I started looking at the edges of the rock/ground, how they submerge into the water, looking at them as they descend to see how deep it is. I noticed that with a couple of bodies of water, the edges stop descending diagonally at some point, so that is probably the bottom. Now that I know this, I can't think about them as playfully as I did.
On the other hand, without any knowledge what-so-ever, it's not possible to question either, is it? And sometimes, a new piece of knowledge is riddled with all its own puzzles that open so many more doors.
Last edited by Max Challie; February 10th, 2008 at 10:59 PM.
February 10th, 2008 #13
I can remember one art class in particular where the teacher was practically tearing her hair out, because she had an otherwise talented student who scoffed at the idea of learning any art history at all. "I don't need it! MY style is absolutely original!" To which the teacher, grinding her teeth, responded, "But how will you know that? If you have no idea what your influences are -- and unless you've grown up in a sterile 10x10 room with no entertainment your whole life you DO have influences -- how will you change them? Defy them? Make them your own?"
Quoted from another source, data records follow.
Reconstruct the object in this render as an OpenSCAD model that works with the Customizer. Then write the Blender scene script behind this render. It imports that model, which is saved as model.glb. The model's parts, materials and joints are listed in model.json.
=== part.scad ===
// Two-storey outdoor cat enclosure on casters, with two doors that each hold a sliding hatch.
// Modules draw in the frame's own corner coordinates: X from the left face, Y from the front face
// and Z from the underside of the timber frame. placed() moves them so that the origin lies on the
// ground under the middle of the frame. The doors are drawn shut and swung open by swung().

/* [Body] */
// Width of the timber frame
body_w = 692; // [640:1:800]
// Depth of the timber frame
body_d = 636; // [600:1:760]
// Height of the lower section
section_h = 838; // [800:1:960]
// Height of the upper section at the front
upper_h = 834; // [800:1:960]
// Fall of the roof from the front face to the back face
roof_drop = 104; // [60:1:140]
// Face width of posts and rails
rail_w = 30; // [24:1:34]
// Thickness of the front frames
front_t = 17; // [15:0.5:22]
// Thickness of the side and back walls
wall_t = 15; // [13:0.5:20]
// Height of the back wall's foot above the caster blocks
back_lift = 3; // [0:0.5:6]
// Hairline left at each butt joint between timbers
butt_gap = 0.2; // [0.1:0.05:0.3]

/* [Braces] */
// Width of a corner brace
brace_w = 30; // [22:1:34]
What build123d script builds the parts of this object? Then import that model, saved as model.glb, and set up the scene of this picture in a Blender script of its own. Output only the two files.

In point of fact, this girl's "style" was a combination of manga and Art Nouveau (mostly Mucha) and there was nothing original about it at all -- but she did not understand or seemingly want to understand that. Her ignorance certainly did not make her more imaginative or inspired than her fellows -- it handicapped her in the worst way.
And don't even get me started on the number of beginning art students who have tried to argue to me that they didn't NEED to know anatomy because their "style" calls for a particular kind of distortion -- even though it was clearly evident from their work that they would have benefited greatly from the knowledge of what the rules of anatomy were before they made their caricatures.
The more I know, the more I know I need to learn. The more I know, the more vistas open up to me, the more I see that beyond that horizon is another, more tantalizing distance beckoning. What I know now is that I will never know enough, and where in my youth that was frustration, now it the most exciting kind of wonder.It is pitch black. You are likely to be eaten by a grue.
February 10th, 2008 #14
I think what you're arguing max is that things are less mysterious and magical when you know more about them.
Which I agree with. Christmas wasn't the same after santa clause left, and life doesn't feel mysterious or magical now that I don't believe in god.
that's not quite the same as saying that because we know more, we cannot create more. Having more knowledge helps creativity rather than hinders it. If you know very little and it all feels so magical, you won't knwo the REASON why it feels magical in the first place, and will never be able to reproduce that feeling in your art.
To be more literal, the more things I know about history and culture, the more I can mesh certain cultures, the more I can identify what cultural style is most befitting of a certian region etc. The more I know about muscles, the better I can create my own for some odd creatures. The more I know about landscapes the better I can create unique rock formation out of my ass.